_The request:_ Repeat the full listing, word for word.

_Stored data:_

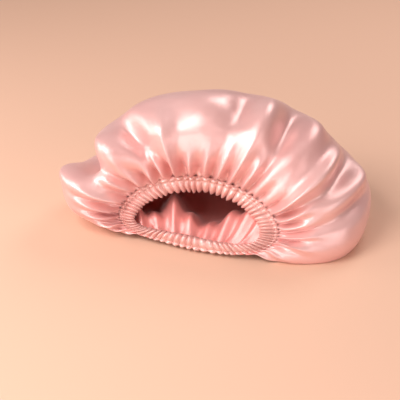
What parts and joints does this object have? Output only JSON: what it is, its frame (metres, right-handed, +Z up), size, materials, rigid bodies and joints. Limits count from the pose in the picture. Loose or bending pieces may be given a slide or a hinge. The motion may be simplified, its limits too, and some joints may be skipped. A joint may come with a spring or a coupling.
{
  "type": "sleep bonnet",
  "caption": "Satin sleep bonnet lying on its flattened under side: a hollow puffed pouch gathered onto a ruched elastic band round its mouth.",
  "frame": {"origin": "on the ground, under the middle of the bonnet's bounding box", "axes": "+Z up, +X to the right across the mouth, the mouth towards -Y"},
  "size_m": [0.3258, 0.1794, 0.1412],
  "materials": {
    "crown": "satin",
    "elastic_band": "satin"
  },
  "bodies": {
    "root": {"crown": "crown", "elastic_band": "elastic_band"}
  },
  "joints": []
}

_Exercise answer:_
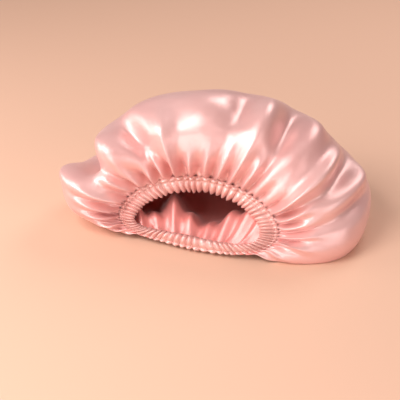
What parts and joints does this object have? Output only JSON: what it is, its frame (metres, right-handed, +Z up), size, materials, rigid bodies and joints. Limits count from the pose in the picture. Loose or bending pieces may be given a slide or a hinge. The motion may be simplified, its limits too, and some joints may be skipped. A joint may come with a spring or a coupling.
{
  "type": "sleep bonnet",
  "caption": "Satin sleep bonnet lying on its flattened under side: a hollow puffed pouch gathered onto a ruched elastic band round its mouth.",
  "frame": {"origin": "on the ground, under the middle of the bonnet's bounding box", "axes": "+Z up, +X to the right across the mouth, the mouth towards -Y"},
  "size_m": [0.3258, 0.1794, 0.1412],
  "materials": {
    "crown": "satin",
    "elastic_band": "satin"
  },
  "bodies": {
    "root": {"crown": "crown", "elastic_band": "elastic_band"}
  },
  "joints": []
}